Think I am going to try it. thanks


----------



## big b (Jun 28, 2014)

yeah i have been wondering the same thing but it costs a lot to fill up a 30 gallon tank and do water changes with it


----------



## LisaF316 (May 5, 2012)

So I did a half tank change and only used 11 gallons of water. And yes its a little expensive. My tank is supposed to be a 36 gallon tank, am thinking that with the sand and rock, took up a lot of room, lol. Hubby also decided to bring home a fish. A little blue chromis, very cute. Anyway, the petco water was faster but the salinity was a bit high at 1.026-1.028, mine is kept at 1.023-1.024. So had to dilute it a bit. Before I started today my water was as follows:
salinity- 1.022-1.023 was in the middle
Calcium- 440
KH- 9
phosphate- 0
nitrate- 20
Ph- 8.0

gonna check tomorrow and see


----------



## big b (Jun 28, 2014)

yes they are so cute


----------



## Reefing Madness (Aug 12, 2011)

They are lil demons, and run the tank. Those and clown fish are some of the meanest fish you can put in your tank. Sorry to run the bad news.


----------



## LisaF316 (May 5, 2012)

I thought damsels were, lol.


----------



## Reefing Madness (Aug 12, 2011)

There are only a few Chromis that are peaceful, and the blue ones aren't one of them. Unless you are talking about the Blue Reef Chromis. The Green and Axil Chromis chase each other to the poin of only one being alive in the tank. In a small tank, they flat out just think they are the kings. Quite the meanies.
Saltwater Aquarium Fish for Marine Aquariums: Blue Reef Chromis
Barrier Reef Chromis
Saltwater Aquarium Fish for Marine Aquariums: Lightning Double Bar Chromis, Chromis opercularis
Orange Line Chromis


----------



## LisaF316 (May 5, 2012)

salinity- 1.023
calcium- 420
KH- 10
Phosphate- 0
Nitrate- 0
PH- 8.0

So far so good.


----------



## big b (Jun 28, 2014)

Reefing Madness said:


> They are lil demons, and run the tank. Those and clown fish are some of the meanest fish you can put in your tank. Sorry to run the bad news.

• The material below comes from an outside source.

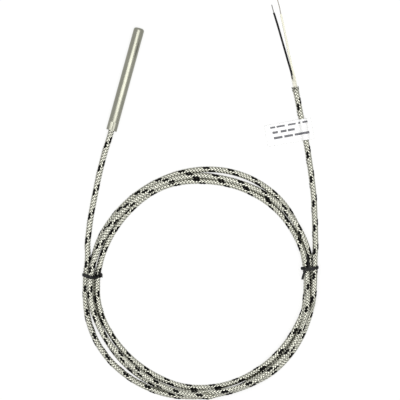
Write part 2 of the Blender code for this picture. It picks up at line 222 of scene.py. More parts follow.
# Roughly how high the middle of the cable is along the same way, in mm, before it is let settle.
TURN_HEIGHT = (
    (160, 1.7), (600, 1.7), (620, 3.5), (630, 5.3), (700, 5.3), (710, 7.4), (720, 6), (725, 5.2),
    (740, 5), (750, 3.5), (760, 1.7), (970, 1.7), (980, 2.8), (1060, 2.6), (1065, 3.4), (1070, 4.8),
    (1075, 4.2), (1080, 2.6), (1087, 1.7), (1095, 2.5), (1105, 5.1), (1380, 5.3), (1392, 2.8), (1422, 2.8),
    (1430, 4.2), (1440, 5.3), (1449, 4.4), (1455, 3), (1461, 2.2),
)
BLACK_CORE = (
    (94.1, 20.5, 1.9), (93, 22.4, 1.9), (91.9, 24.3, 1.6), (90.7, 26.4, 1.2), (89.3, 29, 0.8),
    (87.6, 31.8, 0.6), (85.7, 34.9, 0.58), (83.6, 38.4, 0.58), (81.5, 41.8, 0.58), (79.3, 45.4, 0.58),
    (77.1, 49, 0.58), (74.9, 52.6, 0.58), (73, 55.6, 0.58), (71, 58.7, 0.58),
)
WHITE_CORE = (
    (94.5, 20.8, 1.5), (93.6, 22.7, 1.5), (92.7, 24.6, 1.3), (91.7, 26.7, 1), (90.3, 29.4, 0.7),
    (88.8, 32.1, 0.58), (87.1, 35.3, 0.58), (85.3, 38.7, 0.58), (83.6, 42.2, 0.58), (81.9, 45.7, 0.58),
    (80, 49.5, 0.58), (78.1, 53.3, 0.58), (76, 57.2, 0.58), (75, 59, 0.58),
)
BLACK_CORE_BARE = ((71.3, 58.2, 0.5), (70.9, 58.9, 0.42), (69.9, 60.6, 0.32), (68.6, 62.8, 0.29))
WHITE_CORE_BARE = (
    (75.3, 58.5, 0.5), (74.6, 59.9, 0.42), (73.1, 62.9, 0.32), (71.3, 66.0, 0.29), (70.4, 67.8, 0.29),
)

# The pale wrap's collar: mm past the end of the braid, and its radius there in mm.
COLLAR = (
    (-2.4, 1.05), (-1.6, 1.15), (-0.8, 1.2), (0.0, 1.2), (0.5, 1.15), (1.0, 1.05), (1.5, 0.85), (2.0, 0.55),
)
# Its loose fibres: how far round from the top they start, in radians, and how far they reach, in mm.
WRAP_FIBRES = 40
FIBRE_TURN = 1.9
FIBRE_REACH = (3.0, 8.2)
FIBRE_RADII = (0.17, 0.07)
FIBRE_LOWEST = 0.15 * MM
# The cut ends of the braid's wires: how far they reach past it, sideways and out from its middle, in mm.
WIRE_TIPS = 34
TIP_R = 0.085 * MM
TIP_REACH = (0.3, 1.1)
TIP_SWAY = (0.5, 1.3)
TIP_OUT = (1.7, 2.15)
TIP_LOWEST = 0.12 * MM

# Camera and light. A lamp has a name, a place from the middle of the part, its side in metres, and watts.
CAMERA_PLACE = (58.72 * MM, -54.65 * MM, 1.2)
SENSOR_WIDTH = 36
SCALED_HEIGHT = 2 * MM
LIT_MIDDLE = (59.0 * MM, -55.0 * MM, 0.0)
LAMPS = (
    ("top_softbox", (-0.06, 0.02, 0.75), 0.62, 3.6),
    ("side_softbox", (0.33, -0.14, 0.75), 0.4, 1.35),
)

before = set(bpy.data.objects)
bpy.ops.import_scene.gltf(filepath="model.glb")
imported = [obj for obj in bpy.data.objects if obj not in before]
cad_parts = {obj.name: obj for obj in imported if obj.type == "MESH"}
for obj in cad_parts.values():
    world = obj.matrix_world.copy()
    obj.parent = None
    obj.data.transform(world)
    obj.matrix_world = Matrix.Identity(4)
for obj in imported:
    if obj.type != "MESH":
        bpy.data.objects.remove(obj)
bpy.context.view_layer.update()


def deselect():
    """Leaves no object selected."""
    bpy.ops.object.select_all(action="DESELECT")


def colour(code):
    """An sRGB hex colour as linear red, green and blue, with alpha 1."""
    parts = [int(code[i:i + 2], 16) / 255 for i in (1, 3, 5)]
    return (*(p / 12.92 if p <= 0.04045 else ((p + 0.055) / 1.055) ** 2.4 for p in parts), 1.0)


def add_node(tree, kind, inputs=None, **settings):
    """Adds a node, with its settings, and sets or links its inputs by name or number."""
    node = tree.nodes.new(kind)
    for name, value in settings.items():
        setattr(node, name, value)
    for key, value in (inputs or {}).items():
        if isinstance(value, bpy.types.NodeSocket):
            tree.links.new(value, node.inputs[key])
        else:
            node.inputs[key].default_value = value
    return node


def new_material(name, base, roughness, metallic=0.0):
    """A material with its Principled shader, ready for more nodes."""
    material = bpy.data.materials.new(name)
    material.use_nodes = True
    shader = material.node_tree.nodes["Principled BSDF"]
    shader.inputs["Base Color"].default_value = colour(base)
    shader.inputs["Roughness"].default_value = roughness
    shader.inputs["Metallic"].default_value = metallic
    return material, material.node_tree, shader


def work_out(tree, operation, *values, **settings):
    """The result of one sum on the given values."""
    values = dict(enumerate(values))
    return add_node(tree, "ShaderNodeMath", values, operation=operation, **settings).outputs["Value"]


def noise(tree, where, scale, detail):
    """Soft noise of the given scale."""
    settings = {"Vector": where, "Scale": scale, "Detail": detail}
    return add_node(tree, "ShaderNodeTexNoise", settings).outputs["Fac"]


def spread(tree, value, low, high, first=0.0, last=1.0):
    """A value that runs from first to last, spread out from low to high."""
    settings = {"Value": value, "From Min": first, "From Max": last, "To Min": low, "To Max": high}
    return add_node(tree, "ShaderNodeMapRange", settings).outputs["Result"]


def mapped(tree, where, settings):
    """A place after it is scaled, turned and moved."""
    return add_node(tree, "ShaderNodeMapping", {"Vector": where, **settings}).outputs["Vector"]


def own_place(tree):
    """Where a point is in its piece's own coordinates, in metres."""
    return add_node(tree, "ShaderNodeTexCoord").outputs["Object"]


def mix_colours(tree, share, first, second):
    """From the first colour at share 0 to the second at share 1."""
    mix = add_node(tree, "ShaderNodeMix", {0: share, 6: first, 7: second}, data_type="RGBA")
    return mix.outputs[2]


def finish_material(tree, shader, tint, height, strength, depth):
    """Gives the shader its colour and a bump of the given depth in metres."""
    bump = add_node(tree, "ShaderNodeBump", {"Height": height, "Strength": strength, "Distance": depth})
    tree.links.new(tint, shader.inputs["Base Color"])
    tree.links.new(bump.outputs["Normal"], shader.inputs["Normal"])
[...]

uh i have to disagree about the clown fish how are they mean?


----------



## Reefing Madness (Aug 12, 2011)

brian c said:


> uh i have to disagree about the clown fish how are they mean?


ROFL. Extremely territorial fish, theyll even attack your hand when you try to clean glass. The Clarkii Clowns have even been known to draw blood, they have Teeth!


----------



## big b (Jun 28, 2014)

what about the ocean something clown aren't they nice?


----------



## Reefing Madness (Aug 12, 2011)

All the clowns are mean, some are just a bit tougher than others. Even the Nemo that everyone knows and loves will rip your arm off if you stick it there to long. They dont care how big a fish is when it gets near their territory, they are going to either chase it off or try to chase it off then dive back into the Anemone he came from. The Occelaris (Nemo) are calmer than most, but dont be fooled. Once they get used to everyone in the tank it gets better.


----------



## big b (Jun 28, 2014)

i still stick with my opinion that those ''nemos'' are nice. if you care to differ stick your arm in with 50 for the whole day willing to do it?


----------



## Reefing Madness (Aug 12, 2011)




----------



## big b (Jun 28, 2014)

so are you gonna do it or are you too chicken bok bok haha


----------



## LisaF316 (May 5, 2012)

you guys are too funny!


----------



## big b (Jun 28, 2014)

thank you very much lisa. and on a side note i triple dog dare him to do that unless hes too scared of a tank full of fish. oh no, the fishy is kissing my hand oh no its so painful.


----------



## woody019 (Oct 4, 2012)

Clowns will you know they are there. I had one nipping at my flippers while scuba diving in a Aruba last tuesday. But for 4.4 gallons $17 thats steep. I can get a 25 gallon mix of instant ocean reef crystals for $14.99 before tax at my LFS. I would think you would be better off in the long run if you mix your self.


----------



## LisaF316 (May 5, 2012)

actually it is 23 dollars for ten gallons, the only bad thing i might say is the salinity is a bit high at 1.027 and lost a fish again tho two out of the three are still going strong.


----------



## Reefing Madness (Aug 12, 2011)

Nothing wrong with 1.027 for an SG its in the range.
1.025-1.027 is where it should be kept for a reef
1.017-1.027 is where you can keep it with fish only.


----------



## big b (Jun 28, 2014)

if its too high just dilute it with a little freshwater it works i have heard.


----------